== Request ==
Below are several entries. Transcribe exactly those lines that fall from the one with "universal_joint_cup();" through the one with "zip(*points))), Vector(map(max, zip(*points)))", end lines included.
## begin Exercise input
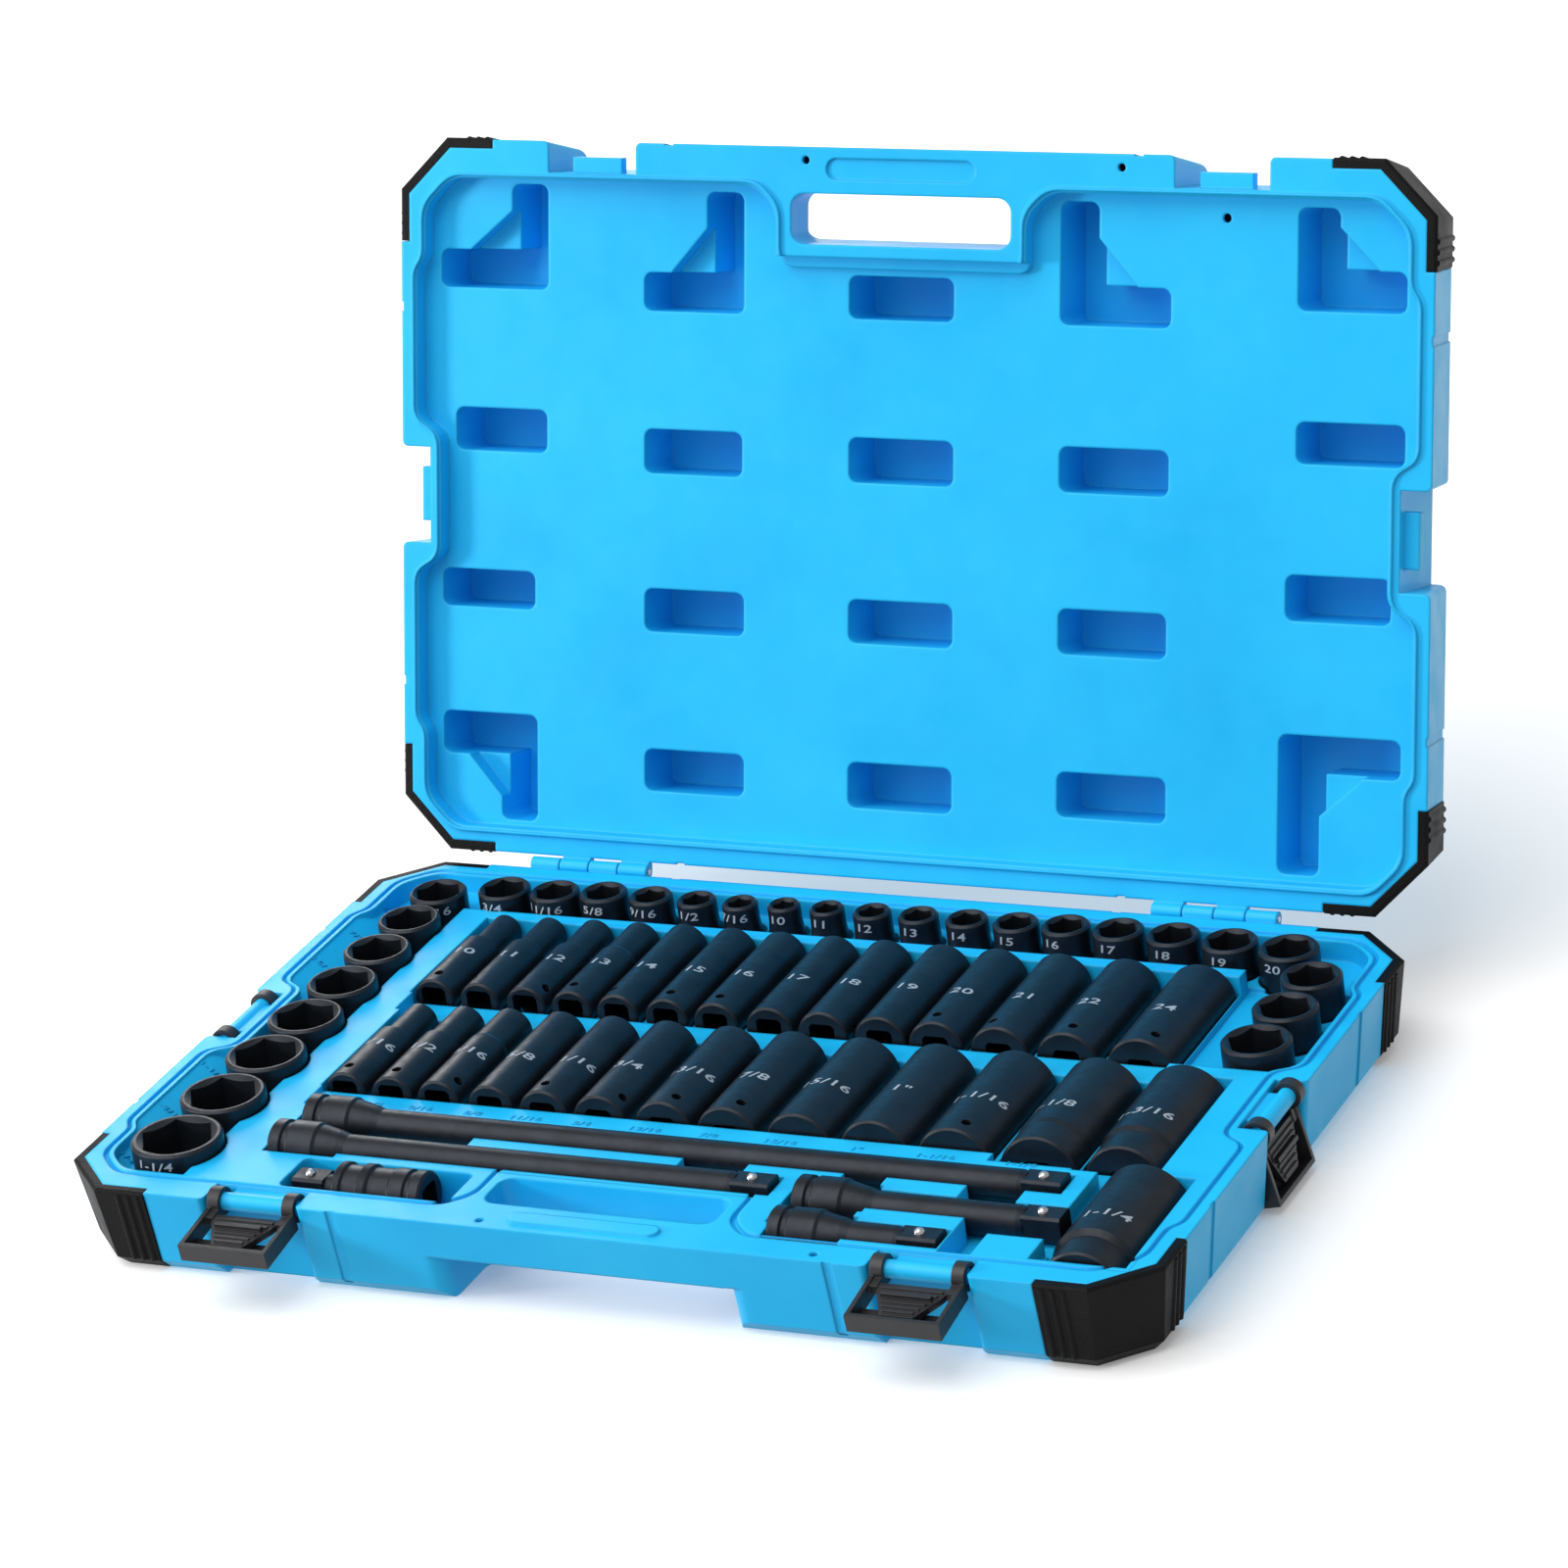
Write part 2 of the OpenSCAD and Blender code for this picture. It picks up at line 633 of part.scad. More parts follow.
module base_guard(sx, sy) {
    color(black) guard(sx, sy, base_h);
}

module lid_guard(sx, sy) {
    color(black) opened() over_base() guard(sx, sy, lid_h - rim_gap);
}

module hinge_pins() {
    color(bright) for (cx = [-hinge_x, hinge_x])
        translate([cx - 32.5, hinge_y, rim]) rotate([0, 90, 0]) cylinder(h = 65, r = pin_r);
}

// ---- Latches, drawn lying straight out with the pivot at the origin ----

module latch_body() {
    half = latch_w / 2;
    side_t = 2.2;
    tip = -latch_reach;
    difference() {
        union() {
            for (s = [-1, 1]) {
                translate([s * (half - hook_w / 2) - hook_w / 2, 0, 0]) rotate([0, 90, 0])
                    cylinder(h = hook_w, r = hook_r);
                translate([s * (half - hook_w / 2) - hook_w / 2, -13, -4.5]) cube([hook_w, 9, 4.2]);
                translate([s * (half - side_t / 2) - side_t / 2, tip, -latch_depth])
                    cube([side_t, latch_reach - 5, latch_depth + 0.5]);
            }
            translate([-half, tip, -latch_depth]) cube([latch_w, 2.4, latch_depth + 0.5]);
            translate([-half + 0.5, tip + 0.5, -latch_depth]) cube([latch_w - 1, 14, 1.8]);
            translate([0, 0, -4]) linear_extrude(3)
                polygon([[-17.5, -9], [-15.5, -16], [-8, -31], [8, -31], [15.5, -16], [17.5, -9]]);
            for (i = [0:5]) {
                ridge = 15 - 1.5 * i;
                translate([-ridge, -13.2 - 3.2 * i, -1.2]) cube([2 * ridge, 1.5, 1.1]);
            }
            translate([-12, -19.4, -1.2]) cube([24, 2.2, 2.6]);
            translate([-3, -32, -7.5]) cube([6, 5, 4]);
        }
        translate([-half - 1, 0, 0]) rotate([0, 90, 0]) cylinder(h = latch_w + 2, r = barrel_r + latch_fit);
    }
}

// A latch in its place, turned on its barrel to the given angle from shut
module latch(place, angle) {
    color(black) translate([place[0], place[1], rim - barrel_drop]) rotate([0, 0, place[2]])
        rotate([angle - 90, 0, 0]) latch_body();
}

// ---- Sockets and bars ----

// Square hole with eased corners, from z = -1 up to h
module square_hole(h) {
    intersection() {
        translate([-drive_hole / 2, -drive_hole / 2, -1]) cube([drive_hole, drive_hole, h + 1]);
        translate([0, 0, -1]) cylinder(h = h + 1, r = drive_hole * 0.62);
    }
}

// Hex cavity going down from height top, with a lead-in cone at its mouth
module hex_hole(af, top, depth, od) {
    across = af / cos(30);
    translate([0, 0, top - depth]) cylinder(h = depth + 1, d = across, $fn = 6);
    translate([0, 0, top - 1.8]) cylinder(h = 1.81, d1 = af, d2 = min(across + 1.6, od - 2.4));
}

// One impact socket standing on its drive end
module shallow_socket(s) {
    r1 = s[1] / 2;
    r0 = s[2] / 2;
    top = shallow_len;
    difference() {
        rotate_extrude() polygon([
            [0, 0], [r0 - 1, 0], [r0, 1], [r0, 12], [r0 - 0.01, 13], [r1, top - 9], [r1, top - 1.2], [r1 - 1.2, top],
            [0, top]
        ]);
        square_hole(15);
        hex_hole(s[0], top, min(20, 8 + s[0] * 0.6), s[1]);
        translate([0, 0, 14]) cylinder(h = top - 20, r = min(6, s[0] / 2 - 0.4));
        translate([0, 0, 7]) rotate([90, 0, 0]) cylinder(h = 60, r = 1.8, center = true);
    }
}

module shallow_group(group) {
    color(steel_black) for (s = group)
        translate([s[3], s[4], rim + tool_top - shallow_len]) shallow_socket(s);
}

// One deep socket standing on its drive end, pin hole on its +Y side
module deep_body(s) {
    r_nose = s[2] / 2;
    r = s[3] / 2;
    r_drive = s[4] / 2;
    step = s[2] < s[3] ? deep_len - 30 : deep_len - 4;
    neck = r_drive < r ? 16 : 4;
    difference() {
        rotate_extrude() polygon([
            [0, 0], [r_drive - 1, 0], [r_drive, 1], [r_drive, neck], [r, neck + 3], [r, step], [r_nose, step + 2.5],
            [r_nose, deep_len - 1.2], [r_nose - 1.2, deep_len], [0, deep_len]
        ]);
        square_hole(17);
        hex_hole(s[1], deep_len, 34, s[2]);
        translate([0, 0, 16]) cylinder(h = deep_len - 40, r = s[1] / 2 - 0.3);
        rotate([0, 0, s[6]]) translate([0, 0, 8.5]) rotate([90, 0, 0]) cylinder(h = 60, r = 2.3, center = true);
    }
}

// A deep socket lying in its cradle with its drive end to the front
module deep_socket(s, y0) {
    color(steel_black) translate([s[5], y0, deep_z(s)]) rotate([-90, 180, 0]) deep_body(s);
}

// One extension bar along +X, its socket end at the left
module extension(b) {
    length = b[1] - b[0];
    r = b[3];
    q = b[4];
    groove = 6;
    color(steel_black) translate([b[0], b[2], bar_z(b)]) rotate([0, 90, 0]) difference() {
        union() {
            rotate_extrude() polygon([
                [0, 0], [r - 1, 0], [r, 1], [r, groove], [r - 1.3, groove + 0.8], [r - 1.3, groove + 3],
                [r, groove + 3.8], [r, bar_head], [r - 1, bar_head + 1.5], [q + 1.2, bar_head + bar_taper - 4],
                [q, bar_head + bar_taper], [q, length - square_len - 3], [q - 0.8, length - square_len],
                [0, length - square_len]
            ]);
            intersection() {
                translate([-drive_end / 2, -drive_end / 2, length - square_len - 1])
                    cube([drive_end, drive_end, square_len + 1]);
                translate([0, 0, length - square_len - 1]) cylinder(h = square_len + 1, r = drive_end * 0.64);
            }
        }
        square_hole(17);
        translate([0, 0, 8]) rotate([90, 0, 0]) cylinder(h = 40, r = 2.2, center = true);
        translate([-drive_end / 2 + 0.4, 0, length - ball_back]) sphere(r = ball_r - press);
    }
}

// The sprung ball that holds a socket on the bar's square
module detent_ball(b) {
    color(bright) translate([b[1] - ball_back, b[2], bar_z(b) + drive_end / 2 - 0.4]) sphere(r = ball_r);
}

uj_z = rim + tool_top - uj_r;

// Socket half of the universal joint: a cup round the ball, with two knurled rings
module universal_joint_cup() {
    reach = uj_right - uj_ball[0];
    color(steel_black) translate([uj_ball[0], uj_ball[1], uj_z]) rotate([0, 90, 0]) difference() {
        rotate_extrude() polygon([
            [0, -4.5], [11.6, -4.5], [12.6, -3.5], [12.6, 0], [11.6, 0.6], [11.6, 8], [12.6, 8.6], [12.6, 13],
            [11.4, 14], [11.4, 24], [12.2, 25], [12.2, reach - 9], [11, reach - 8.2], [11, reach - 6.2],
            [12.2, reach - 5.4], [12.2, reach - 1], [11.2, reach], [0, reach]
        ]);
        sphere(r = uj_ball_r + 0.35);
        translate([0, 0, -10]) cylinder(h = 10, r1 = 13.6, r2 = uj_ball_r + 0.25);
        translate([0, 0, reach]) mirror([0, 0, 1]) square_hole(17);
        translate([0, 0, reach - 8]) rotate([90, 0, 0]) cylinder(h = 40, r = 2.2, center = true);
        rotate([90, 0, 0]) cylinder(h = 30, r = 2 - press, center = true);
    }
}

// Driving half: the ball, its neck and the square that a wrench turns
module universal_joint_driver() {
    back = uj_ball[0] - uj_left;
    color(steel_black) translate([uj_ball[0], uj_ball[1], uj_z]) rotate([0, -90, 0]) difference() {
        union() {
            sphere(r = uj_ball_r);
            translate([0, 0, 2]) cylinder(h = 10, r = 6.2);
            intersection() {
                translate([-drive_end / 2, -drive_end / 2, 11]) cube([drive_end, drive_end, back - 11]);
                translate([0, 0, 11]) cylinder(h = back - 11, r = drive_end * 0.64);
            }
        }
        translate([drive_end / 2 - 0.4, 0, back - 7]) sphere(r = ball_r - press);
        rotate([90, 0, 0]) cylinder(h = 40, r = 2.06, center = true);
    }
}

// Cross pin that keeps the ball in the cup
module universal_joint_pin() {
    color(bright) translate([uj_ball[0], uj_ball[1], uj_z]) rotate([90, 0, 0]) cylinder(h = 21.6, r = 2, center = true);
}

module universal_joint_ball() {
    color(bright) translate([uj_left + 7, uj_ball[1], uj_z + drive_end / 2 - 0.4]) sphere(r = ball_r);
}

// ---- What is drawn ----

base_shell();
base_tray();
lid_shell();
base_guard(-1, -1);  // guard_base_front_left
base_guard(1, -1);  // guard_base_front_right
base_guard(-1, 1);  // guard_base_back_left
base_guard(1, 1);  // guard_base_back_right
lid_guard(-1, -1);  // guard_lid_front_left
lid_guard(1, -1);  // guard_lid_front_right
lid_guard(-1, 1);  // guard_lid_back_left
lid_guard(1, 1);  // guard_lid_back_right
hinge_pins();
latch(LATCHES[0], latch_open_front);  // latch_front_left
latch(LATCHES[1], latch_open_front);  // latch_front_right
latch(LATCHES[2], latch_open_side);  // latch_left
latch(LATCHES[3], latch_open_side);  // latch_right
shallow_group(SHALLOW_LEFT);  // shallow_sockets_left_column
shallow_group(SHALLOW_INCH);  // shallow_sockets_back_inch
shallow_group(SHALLOW_METRIC);  // shallow_sockets_back_metric
shallow_group(SHALLOW_RIGHT);  // shallow_sockets_right_column
extension(BAR_15);  // extension_15in
extension(BAR_10);  // extension_10in
extension(BAR_5);  // extension_5in
extension(BAR_3);  // extension_3in
detent_ball(BAR_15);  // detent_ball_15in
detent_ball(BAR_10);  // detent_ball_10in
detent_ball(BAR_5);  // detent_ball_5in
detent_ball(BAR_3);  // detent_ball_3in
universal_joint_cup();
universal_joint_driver();
universal_joint_pin();
universal_joint_ball();
for (s = DEEP_BACK)
    deep_socket(s, deep_back_y);
for (s = DEEP_FRONT)
    deep_socket(s, deep_front_y);
for (s = DEEP_CORNER)
    deep_socket(s, deep_corner_y);
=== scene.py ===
"""Socket wrench set in its case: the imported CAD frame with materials, size marks and studio light."""
import json
import math
import bmesh
import bpy
from mathutils import Matrix, Vector


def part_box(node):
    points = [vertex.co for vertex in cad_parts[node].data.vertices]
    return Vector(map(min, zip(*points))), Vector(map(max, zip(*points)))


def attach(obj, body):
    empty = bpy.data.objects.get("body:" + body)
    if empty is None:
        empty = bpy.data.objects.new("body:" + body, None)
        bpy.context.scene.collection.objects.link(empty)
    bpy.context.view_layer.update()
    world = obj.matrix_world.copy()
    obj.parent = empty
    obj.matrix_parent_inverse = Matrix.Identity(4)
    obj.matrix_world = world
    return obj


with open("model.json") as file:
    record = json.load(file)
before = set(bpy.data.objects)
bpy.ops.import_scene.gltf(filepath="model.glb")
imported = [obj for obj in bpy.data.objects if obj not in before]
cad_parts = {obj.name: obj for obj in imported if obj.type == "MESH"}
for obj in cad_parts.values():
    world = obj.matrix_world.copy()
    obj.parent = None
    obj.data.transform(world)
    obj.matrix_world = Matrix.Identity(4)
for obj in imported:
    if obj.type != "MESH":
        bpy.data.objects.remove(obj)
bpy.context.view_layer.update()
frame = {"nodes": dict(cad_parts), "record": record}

scene = bpy.context.scene
nodes = frame["nodes"]
MM = 0.001
RIM = 44.0
TOOL_TOP = 6.5
TOP = RIM + TOOL_TOP
FLOOR_HALF = 6

# ---------------------------------------------------------------- camera and stage

# Where the camera stands, and the ways its right side and its back point
CAMERA_PLACE = (1.3251, -2.4392, 1.3832)
CAMERA_RIGHT = (0.9022, 0.4123, -0.1265)
CAMERA_BACK = (0.4269, -0.8119, 0.3982)
LENS_MM = 152.28

cam_data = bpy.data.cameras.new("camera")
cam_data.lens = LENS_MM
cam_data.sensor_width = 36.0
cam_data.clip_end = 50.0
camera = bpy.data.objects.new("camera", cam_data)
scene.collection.objects.link(camera)
right = Vector(CAMERA_RIGHT).normalized()
back = Vector(CAMERA_BACK).normalized()
up = back.cross(right).normalized()
right = up.cross(back).normalized()
turn = Matrix((right, up, back)).transposed()
camera.matrix_world = Matrix.Translation(CAMERA_PLACE) @ turn.to_4x4()
scene.camera = camera


# ---------------------------------------------------------------- node materials

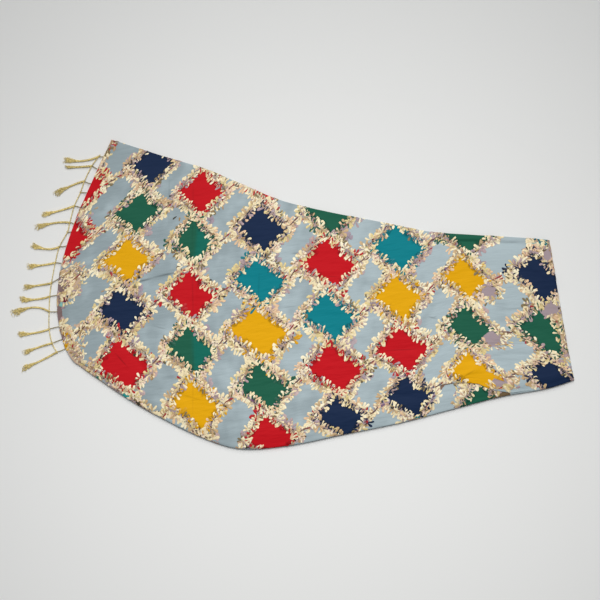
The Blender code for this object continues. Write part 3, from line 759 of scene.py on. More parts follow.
# Woven patches that lie outside the lattice, by place, half sizes, turn, colour and leaves: none,
# a ring of them, filled with them, or filled over a lozenge's colour as well.
Patch = namedtuple("Patch", "x y half_x half_y degrees hex leaves")
LILAC = "#9C8C90"
# Lilac-brown, darker than the lilac: partly the weave's colour, partly painted shade on the curled
# edge.
LILAC_BROWN_AND_SHADE = "#7C6664"
LEAFY = "#B9A08A"
PATCHES = (
    Patch(469, 75, 12, 14, 0, LILAC, "ring"),
    Patch(474, -25, 20, 15, 10, LILAC, "ring"),
    Patch(360, 8, 17, 15, 0, LILAC, "ring"),
    Patch(368, -80, 21, 14, 15, LILAC, "ring"),
    Patch(383, -160, 18, 11, 10, LILAC, "ring"),
    Patch(321, -205, 16, 7, 0, LILAC, "ring"),
    Patch(441, 96, 11, 5, -6, "#8FA9A2", "none"),
    Patch(284, -168, 14, 8, 20, "#7C6253", "none"),
    Patch(388, -218, 20, 6, 12, "#6E5A40", "none"),
    # Along the fringed end, where the edge curls down, the lilac-brown weave is painted darker as the
    # shade on the curl.
    Patch(-428, 14, 9, 16, 0, LILAC_BROWN_AND_SHADE, "none"),
    Patch(-433, -42, 7, 38, 3, LILAC_BROWN_AND_SHADE, "none"),
    Patch(-427, -76, 6, 18, 18, LILAC_BROWN_AND_SHADE, "none"),
    Patch(-332, 282, 7, 4, -20, "#7C2A34", "none"),
    Patch(-413, -74, 6, 20, 8, "#D3A240", "none"),
    Patch(-431, -17, 4.5, 6, 0, "#7FB5AC", "none"),
    Patch(-422, -8, 7, 4.5, -20, "#6E1A2C", "none"),
    Patch(-410, 24, 18, 28, 10, LEAFY, "fill"),
    Patch(-378, -56, 25, 7, 4, LEAFY, "fill"),
    Patch(-402, -112, 13, 22, 20, LEAFY, "fill"),
    Patch(-381, -141, 22, 8, -38, LEAFY, "fill"),
    Patch(-350, -168, 22, 6, -35, LEAFY, "fill"),
    Patch(-352, 262, 9, 20, -12, LEAFY, "fill"),
    Patch(480, 78, 8, 22, 8, LEAFY, "over"),
    Patch(497, -72, 5, 40, 14, LEAFY, "over"),
    Patch(-362, -148, 8, 5, -35, "#1F6B57", "none"),
    Patch(-308, -184, 10, 6, -25, "#2F8C86", "none"),
)
# A patch's colour fades out this many mm to each side of its edge, and no leaf lies where a plain
# patch covers more than this share.
PATCH_EDGE = 5.0
LEAFLESS = 0.8


def chart_colour(column, row):
    """The nearest lozenge's linear colour at each place in the lattice, and its size in alpha."""
    shades = {letter: linear(shade)[:3] for letter, shade in LOZENGE_SHADES.items()}
    table = np.array([[shades[letter] for letter in letters] for letters in COLOUR_LETTERS])
    nearest = np.round(column).astype(int), np.round(row).astype(int)
    i = np.clip(nearest[0] - FIRST_COLUMN, 0, table.shape[0] - 1)
    j = np.clip(nearest[1] - FIRST_ROW, 0, table.shape[1] - 1)
    colours = table[i, j]
    sizes = np.ones(len(column))
    for (at_column, at_row), size in SIZES.items():
        sizes[(nearest[0] == at_column) & (nearest[1] == at_row)] = size
    # Painted light: the lit side of the crease is painted a lighter teal.
    teal = np.array(linear(PAINTED_LIGHT_TEAL)[:3])
    for lit_lozenge in PAINTED_LIGHT_LOZENGES:
        here = (nearest[0] == lit_lozenge[0]) & (nearest[1] == lit_lozenge[1])
        side = soft_step(0.0, 0.08, column - lit_lozenge[0])
        share = (PAINTED_LIGHT_SHARE * side * here)[:, None]
        colours = colours * (1 - share) + teal * share
    return np.column_stack([colours, sizes / LARGEST_SIZE])


def patch_colours(points):
    """Each point's patch colour, and in its alpha how far inside the patch it lies."""
    colours = np.zeros((len(points), 4))
    for patch in PATCHES:
        turn = math.radians(patch.degrees)
        off = points / MM - np.array([patch.x, patch.y])
        across = (off[:, 0] * math.cos(turn) + off[:, 1] * math.sin(turn)) / patch.half_x
        up = (off[:, 1] * math.cos(turn) - off[:, 0] * math.sin(turn)) / patch.half_y
        size = min(patch.half_x, patch.half_y)
        inside = np.clip((1 - np.hypot(across, up)) * size / PATCH_EDGE * 0.5 + 0.5, 0, 1)
        more = inside > colours[:, 3]
        colours[more, :3] = linear(patch.hex)[:3]
        colours[:, 3] = np.maximum(colours[:, 3], inside)
    colours[colours[:, 3] == 0, :3] = linear(LILAC)[:3]
    return colours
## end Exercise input
== Reply to the exercise ==
universal_joint_cup();
universal_joint_driver();
universal_joint_pin();
universal_joint_ball();
for (s = DEEP_BACK)
    deep_socket(s, deep_back_y);
for (s = DEEP_FRONT)
    deep_socket(s, deep_front_y);
for (s = DEEP_CORNER)
    deep_socket(s, deep_corner_y);
=== scene.py ===
"""Socket wrench set in its case: the imported CAD frame with materials, size marks and studio light."""
import json
import math
import bmesh
import bpy
from mathutils import Matrix, Vector


def part_box(node):
    points = [vertex.co for vertex in cad_parts[node].data.vertices]
    return Vector(map(min, zip(*points))), Vector(map(max, zip(*points)))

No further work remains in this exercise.